- _PROVIDED MATERIAL_:
.....

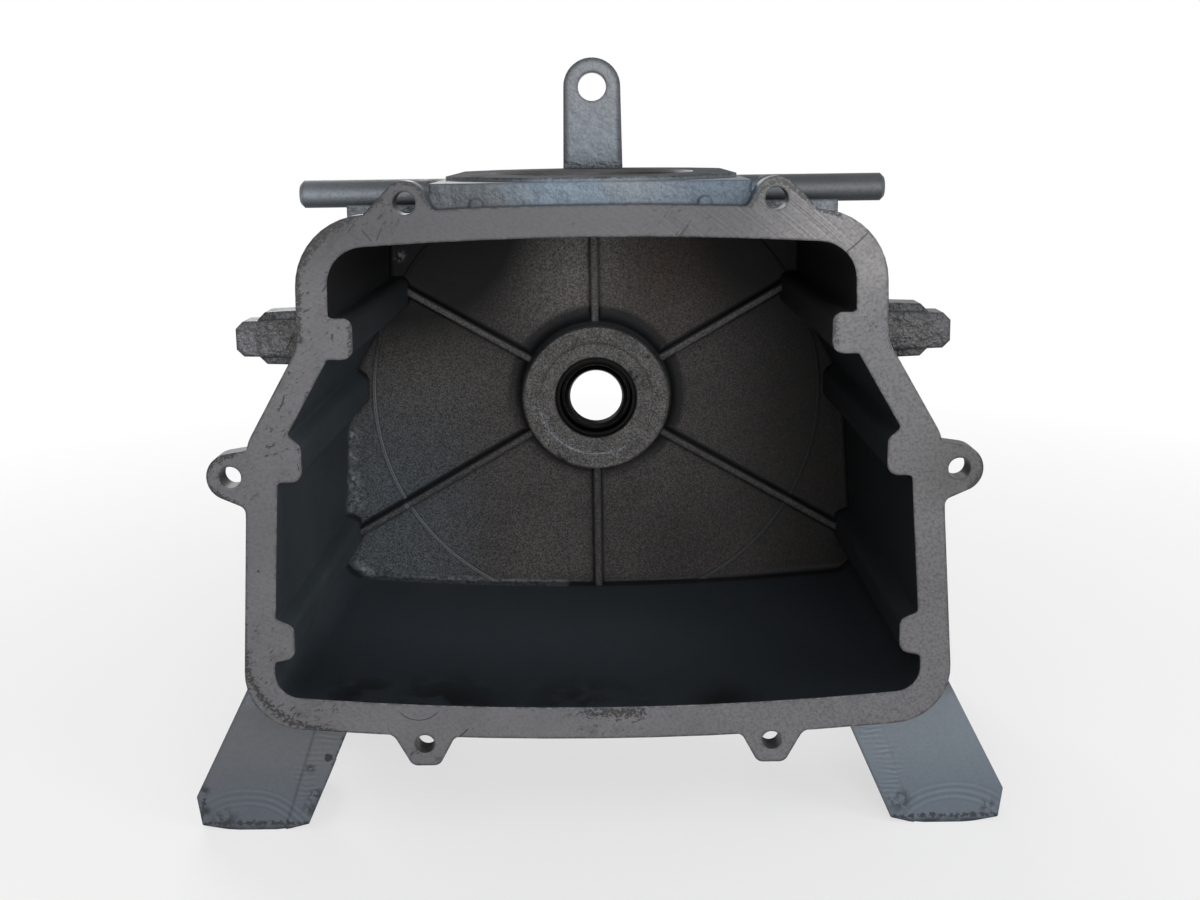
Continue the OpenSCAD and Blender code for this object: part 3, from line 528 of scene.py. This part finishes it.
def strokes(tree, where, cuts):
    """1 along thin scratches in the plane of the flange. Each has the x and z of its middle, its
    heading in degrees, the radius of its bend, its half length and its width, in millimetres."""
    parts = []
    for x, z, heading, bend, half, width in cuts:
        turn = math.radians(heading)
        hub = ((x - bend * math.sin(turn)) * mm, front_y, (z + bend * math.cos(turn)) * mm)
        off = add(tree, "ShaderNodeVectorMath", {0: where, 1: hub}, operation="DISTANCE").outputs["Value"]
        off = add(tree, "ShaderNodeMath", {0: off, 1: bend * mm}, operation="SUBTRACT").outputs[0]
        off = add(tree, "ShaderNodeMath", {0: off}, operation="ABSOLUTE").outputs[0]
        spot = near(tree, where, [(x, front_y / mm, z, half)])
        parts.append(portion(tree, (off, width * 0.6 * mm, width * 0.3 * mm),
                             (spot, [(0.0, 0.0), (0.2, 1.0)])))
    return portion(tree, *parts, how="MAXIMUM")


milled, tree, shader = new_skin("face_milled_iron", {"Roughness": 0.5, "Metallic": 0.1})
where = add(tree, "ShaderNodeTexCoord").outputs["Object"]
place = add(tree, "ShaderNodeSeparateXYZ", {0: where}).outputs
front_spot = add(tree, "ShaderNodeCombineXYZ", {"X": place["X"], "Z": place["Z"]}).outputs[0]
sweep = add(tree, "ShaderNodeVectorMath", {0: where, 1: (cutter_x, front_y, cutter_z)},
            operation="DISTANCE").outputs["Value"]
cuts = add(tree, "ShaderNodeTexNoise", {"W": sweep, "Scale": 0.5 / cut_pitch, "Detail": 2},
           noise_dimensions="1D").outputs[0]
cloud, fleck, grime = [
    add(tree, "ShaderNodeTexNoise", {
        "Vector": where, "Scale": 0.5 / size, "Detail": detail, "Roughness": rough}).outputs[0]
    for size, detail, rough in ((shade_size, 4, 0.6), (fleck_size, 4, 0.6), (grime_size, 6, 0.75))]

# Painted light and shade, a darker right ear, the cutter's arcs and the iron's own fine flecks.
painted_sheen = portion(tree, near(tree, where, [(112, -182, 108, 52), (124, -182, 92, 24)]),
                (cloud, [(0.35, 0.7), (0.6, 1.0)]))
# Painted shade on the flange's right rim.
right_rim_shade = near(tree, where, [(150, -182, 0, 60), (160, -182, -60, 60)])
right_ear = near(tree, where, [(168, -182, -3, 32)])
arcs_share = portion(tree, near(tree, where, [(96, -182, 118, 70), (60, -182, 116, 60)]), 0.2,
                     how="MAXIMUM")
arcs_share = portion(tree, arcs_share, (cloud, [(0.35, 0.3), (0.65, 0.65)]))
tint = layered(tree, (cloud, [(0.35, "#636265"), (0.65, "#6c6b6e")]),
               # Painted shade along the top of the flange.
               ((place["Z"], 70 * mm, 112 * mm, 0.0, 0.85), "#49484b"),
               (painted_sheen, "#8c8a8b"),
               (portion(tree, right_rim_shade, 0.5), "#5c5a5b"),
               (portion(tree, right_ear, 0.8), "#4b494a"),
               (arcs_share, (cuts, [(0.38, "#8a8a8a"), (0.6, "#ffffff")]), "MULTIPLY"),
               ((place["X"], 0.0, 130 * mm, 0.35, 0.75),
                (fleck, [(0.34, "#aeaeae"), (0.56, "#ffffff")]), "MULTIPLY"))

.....

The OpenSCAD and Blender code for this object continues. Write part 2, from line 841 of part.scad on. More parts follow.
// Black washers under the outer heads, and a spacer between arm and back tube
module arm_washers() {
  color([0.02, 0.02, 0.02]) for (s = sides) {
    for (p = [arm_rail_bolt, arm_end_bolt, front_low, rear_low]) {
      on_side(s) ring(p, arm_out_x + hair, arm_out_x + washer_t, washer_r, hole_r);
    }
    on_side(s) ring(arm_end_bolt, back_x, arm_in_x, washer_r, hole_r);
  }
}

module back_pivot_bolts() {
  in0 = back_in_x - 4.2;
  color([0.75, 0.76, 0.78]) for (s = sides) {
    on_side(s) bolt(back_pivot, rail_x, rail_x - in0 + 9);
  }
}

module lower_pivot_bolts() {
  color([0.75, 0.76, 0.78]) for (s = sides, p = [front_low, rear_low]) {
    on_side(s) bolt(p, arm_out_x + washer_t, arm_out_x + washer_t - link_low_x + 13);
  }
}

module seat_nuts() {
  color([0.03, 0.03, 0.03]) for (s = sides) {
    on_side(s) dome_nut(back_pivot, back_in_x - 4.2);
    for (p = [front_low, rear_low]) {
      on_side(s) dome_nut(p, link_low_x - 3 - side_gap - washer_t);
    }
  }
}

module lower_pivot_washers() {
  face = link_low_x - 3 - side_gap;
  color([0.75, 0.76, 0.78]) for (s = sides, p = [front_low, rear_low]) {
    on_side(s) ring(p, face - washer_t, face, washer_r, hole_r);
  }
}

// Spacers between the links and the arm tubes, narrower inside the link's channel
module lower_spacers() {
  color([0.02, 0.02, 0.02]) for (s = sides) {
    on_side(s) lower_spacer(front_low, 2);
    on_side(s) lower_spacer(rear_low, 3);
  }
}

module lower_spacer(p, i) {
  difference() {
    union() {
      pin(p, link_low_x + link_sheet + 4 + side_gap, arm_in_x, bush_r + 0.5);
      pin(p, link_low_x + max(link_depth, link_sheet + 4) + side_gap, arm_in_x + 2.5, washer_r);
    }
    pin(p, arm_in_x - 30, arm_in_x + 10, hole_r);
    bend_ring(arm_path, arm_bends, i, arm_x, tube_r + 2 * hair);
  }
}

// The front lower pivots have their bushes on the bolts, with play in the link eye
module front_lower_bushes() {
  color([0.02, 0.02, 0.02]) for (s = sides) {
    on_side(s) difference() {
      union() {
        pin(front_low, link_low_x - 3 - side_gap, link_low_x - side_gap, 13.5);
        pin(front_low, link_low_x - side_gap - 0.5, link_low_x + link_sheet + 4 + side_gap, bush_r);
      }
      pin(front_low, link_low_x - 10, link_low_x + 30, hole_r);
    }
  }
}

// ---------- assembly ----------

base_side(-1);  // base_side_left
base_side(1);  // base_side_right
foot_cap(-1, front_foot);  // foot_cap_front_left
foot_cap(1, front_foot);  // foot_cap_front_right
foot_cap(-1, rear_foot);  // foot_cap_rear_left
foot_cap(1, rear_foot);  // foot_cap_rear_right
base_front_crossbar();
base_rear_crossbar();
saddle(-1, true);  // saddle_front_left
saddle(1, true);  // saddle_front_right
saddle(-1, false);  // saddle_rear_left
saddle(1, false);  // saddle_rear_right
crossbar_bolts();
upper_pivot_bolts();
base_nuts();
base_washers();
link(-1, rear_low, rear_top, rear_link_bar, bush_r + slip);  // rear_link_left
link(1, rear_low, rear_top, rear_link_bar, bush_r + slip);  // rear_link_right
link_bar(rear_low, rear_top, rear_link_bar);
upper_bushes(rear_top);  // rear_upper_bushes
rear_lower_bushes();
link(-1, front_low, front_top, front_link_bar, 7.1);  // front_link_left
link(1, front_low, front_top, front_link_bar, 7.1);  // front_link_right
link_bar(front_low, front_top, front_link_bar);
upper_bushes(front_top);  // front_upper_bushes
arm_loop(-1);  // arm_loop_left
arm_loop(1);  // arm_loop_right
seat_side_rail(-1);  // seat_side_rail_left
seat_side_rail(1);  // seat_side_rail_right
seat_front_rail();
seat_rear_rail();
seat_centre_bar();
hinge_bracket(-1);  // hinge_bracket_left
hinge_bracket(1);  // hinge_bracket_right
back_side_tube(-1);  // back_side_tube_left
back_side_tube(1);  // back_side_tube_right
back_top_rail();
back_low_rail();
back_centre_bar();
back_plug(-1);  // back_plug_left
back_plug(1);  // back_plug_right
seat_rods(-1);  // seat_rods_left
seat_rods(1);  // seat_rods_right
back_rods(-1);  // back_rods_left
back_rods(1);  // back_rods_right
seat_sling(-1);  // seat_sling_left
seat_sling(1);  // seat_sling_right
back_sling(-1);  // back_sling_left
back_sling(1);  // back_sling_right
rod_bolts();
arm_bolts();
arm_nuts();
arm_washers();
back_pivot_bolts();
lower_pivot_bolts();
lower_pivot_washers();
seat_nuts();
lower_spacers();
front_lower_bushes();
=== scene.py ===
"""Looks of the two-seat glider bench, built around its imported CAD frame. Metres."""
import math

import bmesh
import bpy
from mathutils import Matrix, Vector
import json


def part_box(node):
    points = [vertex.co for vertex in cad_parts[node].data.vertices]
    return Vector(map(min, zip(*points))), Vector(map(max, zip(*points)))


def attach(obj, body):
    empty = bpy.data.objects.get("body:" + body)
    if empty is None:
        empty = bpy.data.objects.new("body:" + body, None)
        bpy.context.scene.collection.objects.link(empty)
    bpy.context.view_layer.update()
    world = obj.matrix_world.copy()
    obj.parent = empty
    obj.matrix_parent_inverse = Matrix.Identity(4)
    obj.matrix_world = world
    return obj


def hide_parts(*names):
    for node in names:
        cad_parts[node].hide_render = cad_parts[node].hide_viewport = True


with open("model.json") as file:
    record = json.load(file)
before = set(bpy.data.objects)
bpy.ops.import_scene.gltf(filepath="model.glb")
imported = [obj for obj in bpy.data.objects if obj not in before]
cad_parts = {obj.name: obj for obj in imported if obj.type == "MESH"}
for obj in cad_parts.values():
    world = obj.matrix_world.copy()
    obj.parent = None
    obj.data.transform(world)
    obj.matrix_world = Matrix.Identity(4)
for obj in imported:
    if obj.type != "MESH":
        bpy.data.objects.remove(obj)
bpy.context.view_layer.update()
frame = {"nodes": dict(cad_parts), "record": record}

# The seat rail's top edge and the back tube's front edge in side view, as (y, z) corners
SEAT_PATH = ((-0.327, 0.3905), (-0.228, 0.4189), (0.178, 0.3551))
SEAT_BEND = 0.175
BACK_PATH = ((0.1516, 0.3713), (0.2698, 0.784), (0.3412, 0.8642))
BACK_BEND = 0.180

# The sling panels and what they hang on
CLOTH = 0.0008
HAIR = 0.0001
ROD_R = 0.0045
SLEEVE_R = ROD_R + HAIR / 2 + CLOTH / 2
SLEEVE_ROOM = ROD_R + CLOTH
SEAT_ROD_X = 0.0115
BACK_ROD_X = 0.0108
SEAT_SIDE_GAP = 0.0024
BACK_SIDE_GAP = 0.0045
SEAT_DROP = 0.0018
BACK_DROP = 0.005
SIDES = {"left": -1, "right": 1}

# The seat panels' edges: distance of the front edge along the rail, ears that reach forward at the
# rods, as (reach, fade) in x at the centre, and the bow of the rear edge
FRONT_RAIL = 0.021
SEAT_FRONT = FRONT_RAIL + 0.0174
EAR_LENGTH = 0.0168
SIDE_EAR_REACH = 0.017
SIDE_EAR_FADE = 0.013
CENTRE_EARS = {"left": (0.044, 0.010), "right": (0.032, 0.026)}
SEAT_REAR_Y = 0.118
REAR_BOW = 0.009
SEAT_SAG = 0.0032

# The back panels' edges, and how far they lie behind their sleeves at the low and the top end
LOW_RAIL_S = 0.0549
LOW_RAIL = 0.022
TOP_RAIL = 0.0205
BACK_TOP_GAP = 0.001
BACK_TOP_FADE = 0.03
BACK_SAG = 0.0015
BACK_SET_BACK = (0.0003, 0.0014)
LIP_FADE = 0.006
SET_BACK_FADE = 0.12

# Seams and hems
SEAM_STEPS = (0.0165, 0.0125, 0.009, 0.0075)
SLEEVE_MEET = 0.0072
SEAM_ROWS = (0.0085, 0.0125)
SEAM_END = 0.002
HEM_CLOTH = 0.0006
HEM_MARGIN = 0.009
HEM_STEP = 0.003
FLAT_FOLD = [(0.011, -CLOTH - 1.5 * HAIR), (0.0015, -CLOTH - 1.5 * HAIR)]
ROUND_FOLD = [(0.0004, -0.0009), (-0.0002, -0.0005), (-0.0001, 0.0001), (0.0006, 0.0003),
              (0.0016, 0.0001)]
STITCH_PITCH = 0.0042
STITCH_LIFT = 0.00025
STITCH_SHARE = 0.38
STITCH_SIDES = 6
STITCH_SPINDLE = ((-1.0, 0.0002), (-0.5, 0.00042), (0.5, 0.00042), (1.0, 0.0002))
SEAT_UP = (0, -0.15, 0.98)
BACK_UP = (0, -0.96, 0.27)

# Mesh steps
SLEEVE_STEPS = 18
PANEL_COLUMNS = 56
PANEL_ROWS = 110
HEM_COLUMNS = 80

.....

- _STATED GOAL_: With the first line being the one containing "rod_bolts();" and the last line the one containing "if empty is", transcribe exactly the lines above that fall in that range.

- _TASK RESPONSE_:
rod_bolts();
arm_bolts();
arm_nuts();
arm_washers();
back_pivot_bolts();
lower_pivot_bolts();
lower_pivot_washers();
seat_nuts();
lower_spacers();
front_lower_bushes();
=== scene.py ===
"""Looks of the two-seat glider bench, built around its imported CAD frame. Metres."""
import math

import bmesh
import bpy
from mathutils import Matrix, Vector
import json


def part_box(node):
    points = [vertex.co for vertex in cad_parts[node].data.vertices]
    return Vector(map(min, zip(*points))), Vector(map(max, zip(*points)))


def attach(obj, body):
    empty = bpy.data.objects.get("body:" + body)
    if empty is None:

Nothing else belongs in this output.